### GIVEN DATA

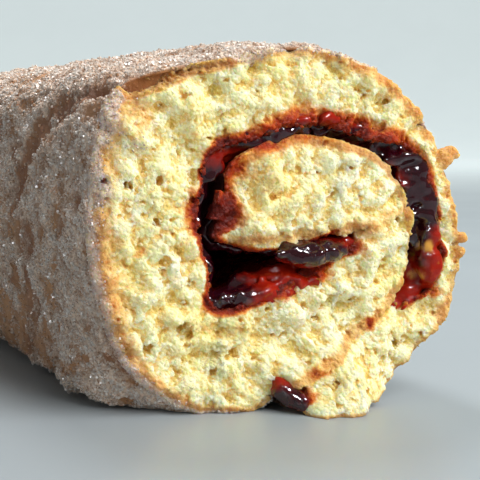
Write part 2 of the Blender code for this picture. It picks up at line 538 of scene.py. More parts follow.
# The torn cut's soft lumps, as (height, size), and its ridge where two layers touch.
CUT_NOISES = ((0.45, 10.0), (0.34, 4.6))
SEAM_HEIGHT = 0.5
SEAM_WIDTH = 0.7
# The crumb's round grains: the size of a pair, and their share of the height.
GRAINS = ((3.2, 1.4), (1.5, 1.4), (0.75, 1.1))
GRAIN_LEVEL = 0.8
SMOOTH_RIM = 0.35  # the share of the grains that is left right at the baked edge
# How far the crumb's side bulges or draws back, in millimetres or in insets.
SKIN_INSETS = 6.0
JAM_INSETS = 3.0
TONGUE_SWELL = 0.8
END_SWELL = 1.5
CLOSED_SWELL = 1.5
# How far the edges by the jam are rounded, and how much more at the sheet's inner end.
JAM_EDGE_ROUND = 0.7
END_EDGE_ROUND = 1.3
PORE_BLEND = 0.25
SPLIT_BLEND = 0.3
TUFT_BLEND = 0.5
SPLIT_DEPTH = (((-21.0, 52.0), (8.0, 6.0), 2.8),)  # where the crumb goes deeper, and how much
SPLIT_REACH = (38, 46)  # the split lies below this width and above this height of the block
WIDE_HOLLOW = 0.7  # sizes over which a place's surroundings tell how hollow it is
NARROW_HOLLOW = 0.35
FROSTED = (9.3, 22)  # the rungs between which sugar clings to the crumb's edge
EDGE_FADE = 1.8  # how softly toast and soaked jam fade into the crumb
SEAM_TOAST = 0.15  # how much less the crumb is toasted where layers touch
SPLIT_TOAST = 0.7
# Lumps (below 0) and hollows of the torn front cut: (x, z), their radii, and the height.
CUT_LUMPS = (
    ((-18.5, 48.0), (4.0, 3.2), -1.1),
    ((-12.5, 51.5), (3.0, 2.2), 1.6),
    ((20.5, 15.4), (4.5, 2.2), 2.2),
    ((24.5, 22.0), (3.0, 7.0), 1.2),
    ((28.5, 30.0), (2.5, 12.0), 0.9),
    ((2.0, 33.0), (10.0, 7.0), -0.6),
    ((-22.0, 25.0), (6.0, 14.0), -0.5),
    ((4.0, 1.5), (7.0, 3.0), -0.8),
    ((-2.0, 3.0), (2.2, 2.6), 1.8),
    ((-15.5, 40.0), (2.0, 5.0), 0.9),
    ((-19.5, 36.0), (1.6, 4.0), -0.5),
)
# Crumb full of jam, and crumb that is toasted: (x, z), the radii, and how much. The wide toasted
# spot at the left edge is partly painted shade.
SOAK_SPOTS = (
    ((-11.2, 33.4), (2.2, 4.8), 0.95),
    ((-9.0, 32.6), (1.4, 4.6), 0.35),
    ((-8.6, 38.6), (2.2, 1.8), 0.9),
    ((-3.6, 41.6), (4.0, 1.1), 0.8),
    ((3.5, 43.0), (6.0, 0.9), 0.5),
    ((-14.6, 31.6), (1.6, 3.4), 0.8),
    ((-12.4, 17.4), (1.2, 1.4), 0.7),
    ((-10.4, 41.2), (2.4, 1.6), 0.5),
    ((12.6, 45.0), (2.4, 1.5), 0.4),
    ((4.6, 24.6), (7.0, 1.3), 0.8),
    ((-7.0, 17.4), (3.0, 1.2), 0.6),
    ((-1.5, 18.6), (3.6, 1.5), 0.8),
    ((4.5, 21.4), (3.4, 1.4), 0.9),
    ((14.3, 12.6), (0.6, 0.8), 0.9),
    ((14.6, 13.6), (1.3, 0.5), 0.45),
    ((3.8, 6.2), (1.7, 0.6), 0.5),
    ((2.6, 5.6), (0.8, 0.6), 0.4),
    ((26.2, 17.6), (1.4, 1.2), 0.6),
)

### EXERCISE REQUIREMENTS
Copy out the whole listing exactly as written.

### RESPONSE
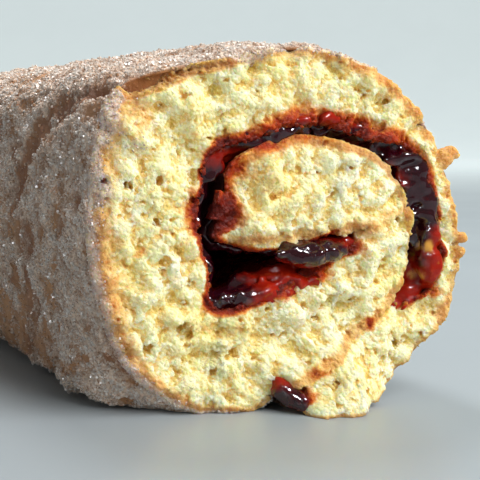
Write part 2 of the Blender code for this picture. It picks up at line 538 of scene.py. More parts follow.
# The torn cut's soft lumps, as (height, size), and its ridge where two layers touch.
CUT_NOISES = ((0.45, 10.0), (0.34, 4.6))
SEAM_HEIGHT = 0.5
SEAM_WIDTH = 0.7
# The crumb's round grains: the size of a pair, and their share of the height.
GRAINS = ((3.2, 1.4), (1.5, 1.4), (0.75, 1.1))
GRAIN_LEVEL = 0.8
SMOOTH_RIM = 0.35  # the share of the grains that is left right at the baked edge
# How far the crumb's side bulges or draws back, in millimetres or in insets.
SKIN_INSETS = 6.0
JAM_INSETS = 3.0
TONGUE_SWELL = 0.8
END_SWELL = 1.5
CLOSED_SWELL = 1.5
# How far the edges by the jam are rounded, and how much more at the sheet's inner end.
JAM_EDGE_ROUND = 0.7
END_EDGE_ROUND = 1.3
PORE_BLEND = 0.25
SPLIT_BLEND = 0.3
TUFT_BLEND = 0.5
SPLIT_DEPTH = (((-21.0, 52.0), (8.0, 6.0), 2.8),)  # where the crumb goes deeper, and how much
SPLIT_REACH = (38, 46)  # the split lies below this width and above this height of the block
WIDE_HOLLOW = 0.7  # sizes over which a place's surroundings tell how hollow it is
NARROW_HOLLOW = 0.35
FROSTED = (9.3, 22)  # the rungs between which sugar clings to the crumb's edge
EDGE_FADE = 1.8  # how softly toast and soaked jam fade into the crumb
SEAM_TOAST = 0.15  # how much less the crumb is toasted where layers touch
SPLIT_TOAST = 0.7
# Lumps (below 0) and hollows of the torn front cut: (x, z), their radii, and the height.
CUT_LUMPS = (
    ((-18.5, 48.0), (4.0, 3.2), -1.1),
    ((-12.5, 51.5), (3.0, 2.2), 1.6),
    ((20.5, 15.4), (4.5, 2.2), 2.2),
    ((24.5, 22.0), (3.0, 7.0), 1.2),
    ((28.5, 30.0), (2.5, 12.0), 0.9),
    ((2.0, 33.0), (10.0, 7.0), -0.6),
    ((-22.0, 25.0), (6.0, 14.0), -0.5),
    ((4.0, 1.5), (7.0, 3.0), -0.8),
    ((-2.0, 3.0), (2.2, 2.6), 1.8),
    ((-15.5, 40.0), (2.0, 5.0), 0.9),
    ((-19.5, 36.0), (1.6, 4.0), -0.5),
)
# Crumb full of jam, and crumb that is toasted: (x, z), the radii, and how much. The wide toasted
# spot at the left edge is partly painted shade.
SOAK_SPOTS = (
    ((-11.2, 33.4), (2.2, 4.8), 0.95),
    ((-9.0, 32.6), (1.4, 4.6), 0.35),
    ((-8.6, 38.6), (2.2, 1.8), 0.9),
    ((-3.6, 41.6), (4.0, 1.1), 0.8),
    ((3.5, 43.0), (6.0, 0.9), 0.5),
    ((-14.6, 31.6), (1.6, 3.4), 0.8),
    ((-12.4, 17.4), (1.2, 1.4), 0.7),
    ((-10.4, 41.2), (2.4, 1.6), 0.5),
    ((12.6, 45.0), (2.4, 1.5), 0.4),
    ((4.6, 24.6), (7.0, 1.3), 0.8),
    ((-7.0, 17.4), (3.0, 1.2), 0.6),
    ((-1.5, 18.6), (3.6, 1.5), 0.8),
    ((4.5, 21.4), (3.4, 1.4), 0.9),
    ((14.3, 12.6), (0.6, 0.8), 0.9),
    ((14.6, 13.6), (1.3, 0.5), 0.45),
    ((3.8, 6.2), (1.7, 0.6), 0.5),
    ((2.6, 5.6), (0.8, 0.6), 0.4),
    ((26.2, 17.6), (1.4, 1.2), 0.6),
)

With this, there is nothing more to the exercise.